YOUR TASK.
Repeat the following lines exactly and nothing else: the line containing "Break this object" and each line after it through the end of the listing.
[DATASET RECORDS start]
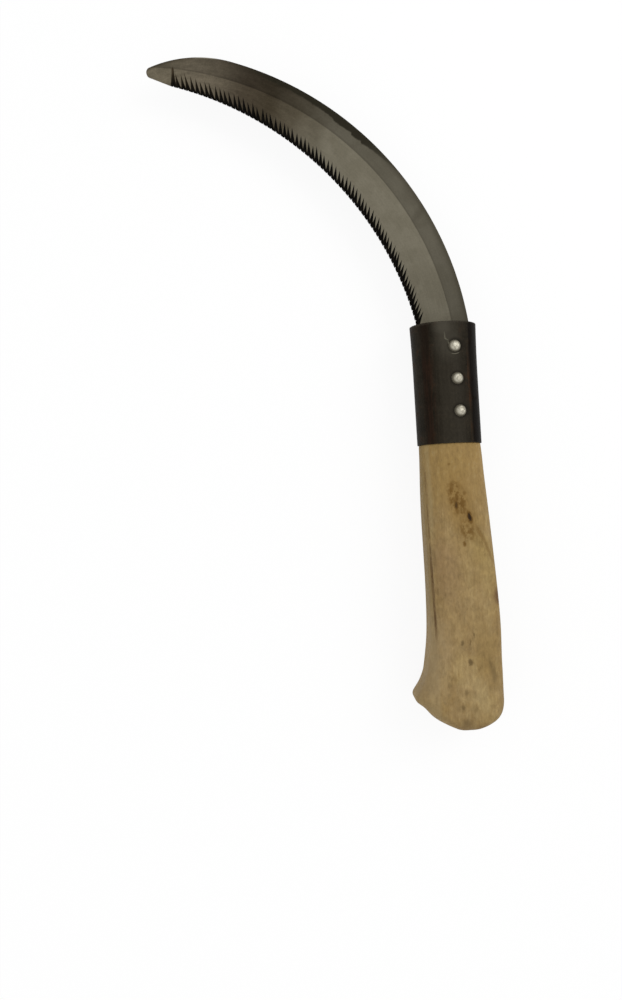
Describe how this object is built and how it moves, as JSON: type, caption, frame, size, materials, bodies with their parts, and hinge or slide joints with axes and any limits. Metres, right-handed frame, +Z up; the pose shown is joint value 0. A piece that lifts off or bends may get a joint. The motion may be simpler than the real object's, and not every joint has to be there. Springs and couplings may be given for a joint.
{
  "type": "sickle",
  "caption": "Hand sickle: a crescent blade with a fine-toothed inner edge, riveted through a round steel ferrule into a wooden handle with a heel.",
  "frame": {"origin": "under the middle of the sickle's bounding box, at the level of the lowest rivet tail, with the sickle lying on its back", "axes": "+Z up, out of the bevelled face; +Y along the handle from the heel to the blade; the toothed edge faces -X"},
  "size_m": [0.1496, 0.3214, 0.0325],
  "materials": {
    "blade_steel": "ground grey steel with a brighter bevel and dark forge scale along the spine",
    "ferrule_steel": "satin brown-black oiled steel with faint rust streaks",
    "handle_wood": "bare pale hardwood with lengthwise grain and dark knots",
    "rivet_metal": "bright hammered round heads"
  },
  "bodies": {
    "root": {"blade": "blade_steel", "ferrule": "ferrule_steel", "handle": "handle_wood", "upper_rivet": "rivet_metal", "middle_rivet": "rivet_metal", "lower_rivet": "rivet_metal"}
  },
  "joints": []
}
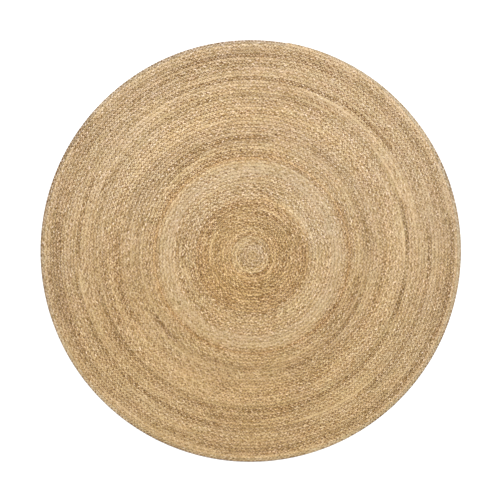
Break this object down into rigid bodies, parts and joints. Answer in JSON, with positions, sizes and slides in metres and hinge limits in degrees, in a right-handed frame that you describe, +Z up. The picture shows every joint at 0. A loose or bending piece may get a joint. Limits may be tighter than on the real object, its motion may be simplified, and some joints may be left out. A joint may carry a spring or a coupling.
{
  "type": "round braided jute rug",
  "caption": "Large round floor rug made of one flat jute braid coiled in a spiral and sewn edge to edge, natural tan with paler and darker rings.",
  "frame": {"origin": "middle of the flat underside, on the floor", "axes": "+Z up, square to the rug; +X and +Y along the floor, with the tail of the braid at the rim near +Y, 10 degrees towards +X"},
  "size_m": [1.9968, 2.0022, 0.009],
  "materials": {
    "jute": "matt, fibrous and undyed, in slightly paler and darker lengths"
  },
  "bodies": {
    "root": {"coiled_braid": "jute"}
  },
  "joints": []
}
[DATASET RECORDS end]
SOLUTION TO THE PROBLEM.
Break this object down into rigid bodies, parts and joints. Answer in JSON, with positions, sizes and slides in metres and hinge limits in degrees, in a right-handed frame that you describe, +Z up. The picture shows every joint at 0. A loose or bending piece may get a joint. Limits may be tighter than on the real object, its motion may be simplified, and some joints may be left out. A joint may carry a spring or a coupling.
{
  "type": "round braided jute rug",
  "caption": "Large round floor rug made of one flat jute braid coiled in a spiral and sewn edge to edge, natural tan with paler and darker rings.",
  "frame": {"origin": "middle of the flat underside, on the floor", "axes": "+Z up, square to the rug; +X and +Y along the floor, with the tail of the braid at the rim near +Y, 10 degrees towards +X"},
  "size_m": [1.9968, 2.0022, 0.009],
  "materials": {
    "jute": "matt, fibrous and undyed, in slightly paler and darker lengths"
  },
  "bodies": {
    "root": {"coiled_braid": "jute"}
  },
  "joints": []
}